How do you integrate #int (2-x)/sqrt(x^2-4)dx# using trigonometric substitution?
1 Answer
# int (2-x)/sqrt(x^2-4) \ dx = 2ln|x + sqrt(x^2-4)| - sqrt(x^2-4) + C #
Explanation:
We seek:
# I = int (2-x)/sqrt(x^2-4) \ dx #
I would not use trigonometric substitutions.

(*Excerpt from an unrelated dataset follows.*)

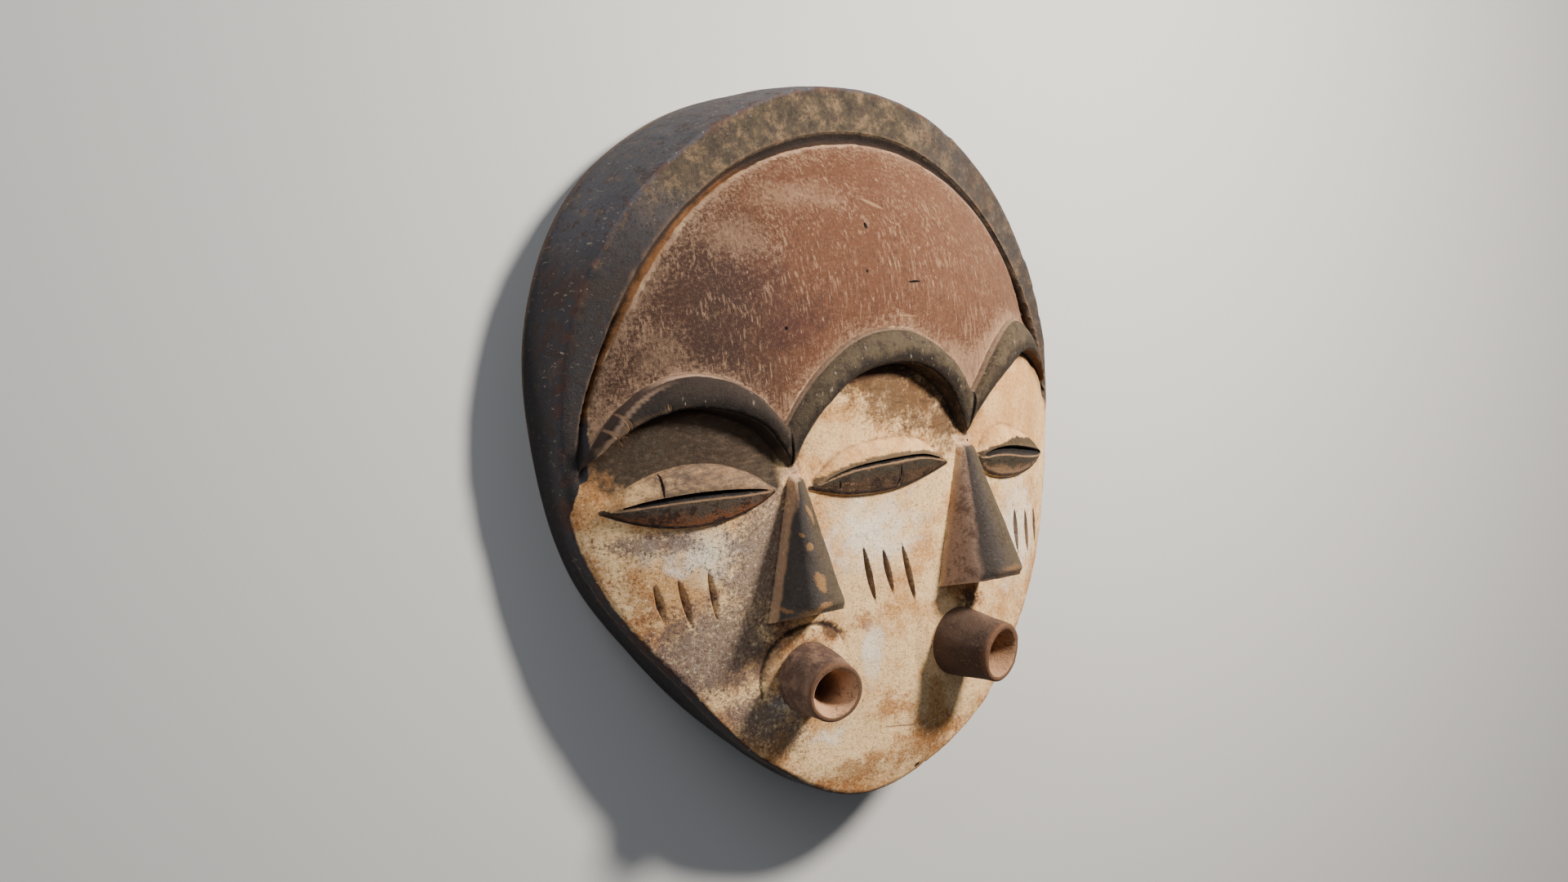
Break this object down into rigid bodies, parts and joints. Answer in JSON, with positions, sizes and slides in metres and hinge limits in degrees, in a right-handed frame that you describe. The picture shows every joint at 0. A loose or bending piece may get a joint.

Using linearity we can split this into two integrals:
# I = int (2)/sqrt(x^2-4) - (x)/sqrt(x^2-4) \ dx#
# \ \ = int (2)/sqrt(x^2-4) \ dx - int \ (x)/sqrt(x^2-4) \ dx#
Consider the first integral:
# I_1 = int (2)/sqrt(x^2-4) \ dx #
We can perform a substitution of the form:
# u = x/2 => (du)/dx = 1/2 #
Substituting into the integral, we get:
# I_1 = int (2)/sqrt((2u)^2-4) \ (2) du #
# \ \ \ = int (1)/sqrt(4(u^2-1)) \ du #
# \ \ \ = 2 int (1)/sqrt(u^2-1) \ du #
Which is a standard integral, so we can readily integrate and restore the substitution:
# I_1 = 2 ln|u+sqrt(u^2-1)| #
# \ \ \ = 2 ln |x/2 + sqrt(x^2/4-1) | #
# \ \ \ = 2 ln |x/2 + sqrt(1/4(x^2-4)) | #
# \ \ \ = 2 ln |x/2 + 1/2sqrt(x^2-4) | #
# \ \ \ = 2 ln |1/2(x + sqrt(x^2-4)) | #
# \ \ \ = 2 ln (1/2) + 2ln|x + sqrt(x^2-4)| #
Now, we consider the second integral:
# I_2 = int \ (x)/sqrt(x^2-4) \ dx#
We can perform a substitution of the form:
# u = x^2-4 => (du)/dx = 2x #
Substituting into the integral, we get:
# I_2 = int \ (1)/sqrt(u) \ (1/2) \ du#
# \ \ \ = 1/2 \ int \ (1)/sqrt(u) \ du#
Which is a standard integral, so we can readily integrate and restore the substitution:
# I_2 = (1/2 sqrt(u))/(1/2)#
# \ \ \ = sqrt(u)#
# \ \ \ = sqrt(x^2-4)#
And Combining these results, and introducing a constant of integration, we get:
# I = 2 ln (1/2) + 2ln|x + sqrt(x^2-4)| - sqrt(x^2-4) + C_1 #
# \ \ = 2ln|x + sqrt(x^2-4)| - sqrt(x^2-4) + C #